What is the point of all this? Does USA care at all about the dangers of destabilizing Pakistan, or is President Obama so intent on showing up George Bush that he will risk that to score political points, ignoring the facts on the ground? His handpicked general has already painted a dour picture of the mess in Afghanistan, saying it could only be turned around by a massive infusion of troops. General McChrystal probably knows better, but he is aware that there is no chance to stop the Taliban from recapturing power otherwise. Obama is getting cold feet and may seek a middle ground, which will accomplish nothing, but possibly save the lives of some US troops that the plan McChrystal hopes to implement would sacrifice, possibly delaying the inevitable collapse of the occupation and the hopelessly corrupt government USA is propping up.

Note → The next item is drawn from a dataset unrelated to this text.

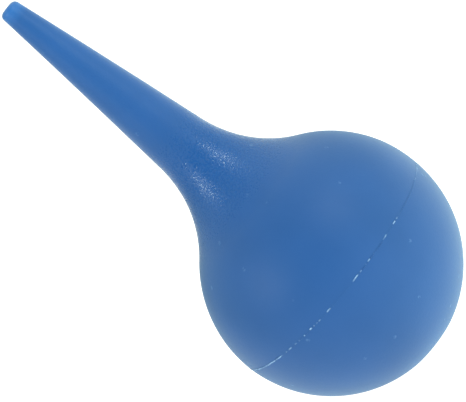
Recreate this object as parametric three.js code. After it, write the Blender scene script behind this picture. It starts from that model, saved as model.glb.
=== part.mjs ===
// Bulb nasal aspirator: a hollow rubber ball with a long tapered nozzle, standing on its flat base.
// The ball is moulded as two halves that are bonded rim to rim at its equator.
// Millimetres, +Z up. The origin is the centre of the flat base, and every piece is turned about Z.

import * as THREE from 'three';

// Driving dimensions
const BULB_RADIUS = 27;
const BASE_FLAT_RADIUS = 8.8;
const NOZZLE_REACH = 83.65;
const TIP_RADIUS = 2.2;
const NOZZLE_HALF_ANGLE = THREE.MathUtils.degToRad(5.6);
const FLARE_RADIUS = 26.4;
const TIP_ROUNDING = 1.2;
const BASE_EDGE_ROUNDING = 2;

// Hollow
const WALL = 2.4;
const BASE_THICKNESS = 3.2;
const FLOOR_ROUNDING = 4;
const ORIFICE_RADIUS = 0.85;
const BORE_HALF_ANGLE = THREE.MathUtils.degToRad(4.1);

// Seam: each half has a thicker rim on the inside, and a thin ring of bonding rubber lies between the two rims.
const RIM_THICKNESS = 3.6;
const RIM_HEIGHT = 3;
const RIM_CHAMFER = 0.9;
const BOND_THICKNESS = 0.3;
const BOND_PROUD = 0.2;

// Facets
const TURN_SEGMENTS = 40;
const DOME_STEPS = 8;
const FLARE_STEPS = 7;
const NOZZLE_STEPS = 4;
const ROUNDING_STEPS = 3;
const BEAD_STEPS = 4;

// The ball's centre stands over the base where a flat of BASE_FLAT_RADIUS cuts the sphere.
const BULB_HEIGHT = Math.sqrt(BULB_RADIUS ** 2 - BASE_FLAT_RADIUS ** 2);
const TIP_HEIGHT = BULB_HEIGHT + NOZZLE_REACH;
const CAVITY_RADIUS = BULB_RADIUS - WALL;
const RIM_INNER_RADIUS = BULB_RADIUS - RIM_THICKNESS;

const RIGHT_ANGLE = Math.PI / 2;

// Points are (radius, height). An arc includes both of its ends.
function arc(centre, radius, startAngle, endAngle, steps) {
  return Array.from({ length: steps + 1 }, (_, i) => {
    const angle = THREE.MathUtils.lerp(startAngle, endAngle, i / steps);
    return new THREE.Vector2(
      centre.x + radius * Math.cos(angle),
      centre.y + radius * Math.sin(angle),
    );
  });
}

function line(start, end, steps) {
  return Array.from({ length: steps + 1 }, (_, i) => start.clone().lerp(end, i / steps));
}

// Drops each point that repeats the one before it, where two stretches of an outline share an end.
function withoutRepeats(points) {
  return points.filter((point, i) => i === 0 || point.distanceTo(points[i - 1]) > 1e-6);
}

const bulbCentre = new THREE.Vector2(0, BULB_HEIGHT);

// The angle above the equator at which a sphere about the bulb's centre stands offset above it.
function latitude(sphereRadius, offset) {
  return Math.asin(offset / sphereRadius);
}

// From the middle of a floor, outwards over a rounded edge and up a sphere to the given offset from the equator.
function cupOutline(sphereRadius, floorHeight, rounding, topOffset) {
  const roundingHeight = floorHeight + rounding;
  const roundingRadius = Math.sqrt((sphereRadius - rounding) ** 2 - (BULB_HEIGHT - roundingHeight) ** 2);
  const roundingCentre = new THREE.Vector2(roundingRadius, roundingHeight);
  const joinAngle = Math.atan2(roundingHeight - BULB_HEIGHT, roundingRadius);
  return withoutRepeats([
    new THREE.Vector2(0, floorHeight),
    ...arc(roundingCentre, rounding, -RIGHT_ANGLE, joinAngle, ROUNDING_STEPS),
    ...arc(bulbCentre, sphereRadius, joinAngle, latitude(sphereRadius, topOffset), DOME_STEPS),
  ]);
}

// Up a sphere from an offset above the equator, through a hollow flare and along a cone to the height of the tip.
// The flare touches both the sphere and the cone. The cone has endRadius at the tip's height.
function neckOutline(sphereRadius, flareRadius, endRadius, halfAngle, startOffset) {
  const coneEnd = new THREE.Vector2(endRadius, TIP_HEIGHT);
  const outward = new THREE.Vector2(Math.cos(halfAngle), Math.sin(halfAngle));
  const alongCone = new THREE.Vector2(-outward.y, outward.x);
  const across = coneEnd.clone().sub(bulbCentre).dot(outward) + flareRadius;
  const along = Math.sqrt((sphereRadius + flareRadius) ** 2 - across ** 2);
  const flareCentre = bulbCentre.clone()
    .addScaledVector(outward, across)
    .addScaledVector(alongCone, along);
  const domeTop = Math.atan2(flareCentre.y - BULB_HEIGHT, flareCentre.x);
  const coneStart = flareCentre.clone().addScaledVector(outward, -flareRadius);
  return withoutRepeats([
    ...arc(bulbCentre, sphereRadius, latitude(sphereRadius, startOffset), domeTop, DOME_STEPS),
    ...arc(flareCentre, flareRadius, domeTop + Math.PI, halfAngle + Math.PI, FLARE_STEPS),
    ...line(coneStart, coneEnd, NOZZLE_STEPS),
  ]);
}

// The rounded corner between the nozzle's cone and its flat end.
function tipCorner() {
  const fullTurnRadius = TIP_RADIUS
    - TIP_ROUNDING * (1 - Math.sin(NOZZLE_HALF_ANGLE)) / Math.cos(NOZZLE_HALF_ANGLE);
  const centre = new THREE.Vector2(fullTurnRadius, TIP_HEIGHT - TIP_ROUNDING);
  return arc(centre, TIP_ROUNDING, NOZZLE_HALF_ANGLE, RIGHT_ANGLE, ROUNDING_STEPS);
}

// The inside of a half's rim, from the wall to the seam. side is 1 above the seam and -1 below it.
function rimInside(side) {
  const seamFace = BOND_THICKNESS / 2;
  const chamferStart = seamFace + RIM_HEIGHT;
  const chamferEnd = chamferStart + RIM_CHAMFER;
  const wallRadius = CAVITY_RADIUS * Math.cos(latitude(CAVITY_RADIUS, chamferEnd));
  return [
    new THREE.Vector2(wallRadius, BULB_HEIGHT + side * chamferEnd),
    new THREE.Vector2(RIM_INNER_RADIUS, BULB_HEIGHT + side * chamferStart),
    new THREE.Vector2(RIM_INNER_RADIUS, BULB_HEIGHT + side * seamFace),
  ];
}

// An outline turned about Z. It runs up its outer side and down its inner side, so its faces point outwards.
function turned(outline) {
  const geometry = new THREE.LatheGeometry(withoutRepeats(outline), TURN_SEGMENTS);
  geometry.rotateX(RIGHT_ANGLE);
  return geometry;
}

function piece(name, outline, material) {
  const mesh = new THREE.Mesh(turned(outline), material);
  mesh.name = name;
  return mesh;
}

const rimOffset = RIM_HEIGHT + RIM_CHAMFER + BOND_THICKNESS / 2;

// The lower cup, with the flat base that the aspirator stands on and that a thumb presses.
function baseHalf() {
  const outside = cupOutline(BULB_RADIUS, 0, BASE_EDGE_ROUNDING, -BOND_THICKNESS / 2);
  const inside = cupOutline(CAVITY_RADIUS, BASE_THICKNESS, FLOOR_ROUNDING, -rimOffset);
  const outline = [...outside, ...rimInside(-1).reverse(), ...inside.reverse()];
  const rubber = new THREE.MeshStandardMaterial({ color: 0x3a6bae, roughness: 0.5, metalness: 0 });
  return piece('base_half', outline, rubber);
}

// The upper dome, which flares into the nozzle and ends in a small round orifice.
function nozzleHalf() {
  const outside = neckOutline(BULB_RADIUS, FLARE_RADIUS, TIP_RADIUS, NOZZLE_HALF_ANGLE, BOND_THICKNESS / 2);
  const inside = neckOutline(CAVITY_RADIUS, FLARE_RADIUS + WALL, ORIFICE_RADIUS, BORE_HALF_ANGLE, rimOffset);
  outside.pop();
  const outline = [...outside, ...tipCorner(), ...inside.reverse(), ...rimInside(1)];
  outline.push(outline[0].clone());
  const rubber = new THREE.MeshStandardMaterial({ color: 0x3a6bae, roughness: 0.5, metalness: 0 });
  return piece('nozzle_half', outline, rubber);
}

// The ring of bonding rubber between the rims. Its rounded outer edge stands a little proud as a fine line.
function seamBond() {
  const edgeRadius = BOND_THICKNESS / 2;
  const outerEdge = new THREE.Vector2(BULB_RADIUS + BOND_PROUD - edgeRadius, BULB_HEIGHT);
  const innerEdge = new THREE.Vector2(RIM_INNER_RADIUS, BULB_HEIGHT);
  const outline = [
    ...arc(outerEdge, edgeRadius, -RIGHT_ANGLE, RIGHT_ANGLE, BEAD_STEPS),
    ...arc(innerEdge, edgeRadius, RIGHT_ANGLE, 3 * RIGHT_ANGLE, BEAD_STEPS),
  ];
  outline.push(outline[0].clone());
  const bond = new THREE.MeshStandardMaterial({ color: 0x5b8cc8, roughness: 0.6, metalness: 0 });
  return piece('seam_bond', outline, bond);
}

const aspirator = new THREE.Group();
aspirator.add(baseHalf(), nozzleHalf(), seamBond());

export default aspirator;
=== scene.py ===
# Looks of a bulb nasal aspirator: two moulded rubber halves, the bond between them, and a plain studio.
# Metres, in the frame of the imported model: +Z up the nozzle, the origin at the centre of the flat base.
import math
import random

import bpy
from mathutils import Matrix, Vector, noise


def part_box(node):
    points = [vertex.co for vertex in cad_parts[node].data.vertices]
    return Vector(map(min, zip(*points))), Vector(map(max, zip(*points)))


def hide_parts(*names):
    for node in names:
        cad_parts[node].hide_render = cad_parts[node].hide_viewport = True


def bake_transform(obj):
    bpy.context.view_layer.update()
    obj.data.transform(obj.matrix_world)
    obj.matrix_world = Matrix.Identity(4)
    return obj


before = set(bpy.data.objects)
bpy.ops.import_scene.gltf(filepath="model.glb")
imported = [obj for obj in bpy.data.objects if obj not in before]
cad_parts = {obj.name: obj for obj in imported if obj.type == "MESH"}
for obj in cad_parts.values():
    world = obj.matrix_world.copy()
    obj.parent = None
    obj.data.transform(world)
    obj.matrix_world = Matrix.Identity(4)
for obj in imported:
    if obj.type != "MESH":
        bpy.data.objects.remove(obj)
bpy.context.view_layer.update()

MM = 0.001
RIGHT_ANGLE = math.pi / 2

# Sizes that the frame gives
_, BASE_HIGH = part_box("base_half")
_, NOZZLE_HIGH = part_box("nozzle_half")
BOND_LOW, BOND_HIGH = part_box("seam_bond")
BULB_RADIUS = BASE_HIGH.x
SEAM_HEIGHT = (BOND_LOW.z + BOND_HIGH.z) / 2
TIP_HEIGHT = NOZZLE_HIGH.z
BOND_THICKNESS = BOND_HIGH.z - BOND_LOW.z
BOND_REACH = BOND_HIGH.x - BULB_RADIUS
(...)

The Pakistani people have had enough. They can see what is going on, and despite the assurances of President Zardari, they know what USA is up to, and that it will be of no help to Pakistan, but will cause great havoc. It is clear Pakistan does not want US troops operating within its territory, so does Obama think the private mercenaries will be more acceptable? He cannot be that naive. His pronouncements about Pakistan have consistently been condescending, arrogant, threatening, and at odds with respect for Pakistani sovereignty. In the war on terror, USA feels no need to respect the sovereignty of any nation that can be accused of providing a haven for terrorists. Instead USA proffers aid desperately needed by this floundering nation as a means to blackmail Pakistan into complying with US demands. USA is concerned about Pakistani nuclear weapons falling into the wrong hands, but this strategy virtually guarantees that outcome, creating far more sympathy for the Taliban than they deserve. At best, Pakistan will be dangerously destabilized. At worst, it will become an outright enemy. The cloak of the peace candidate, Barack Obama, is threadbare, and in Pakistan, he fools nobody. The government may be going along, because it feels it has no choice, but the days of a friendly government in Pakistan are numbered.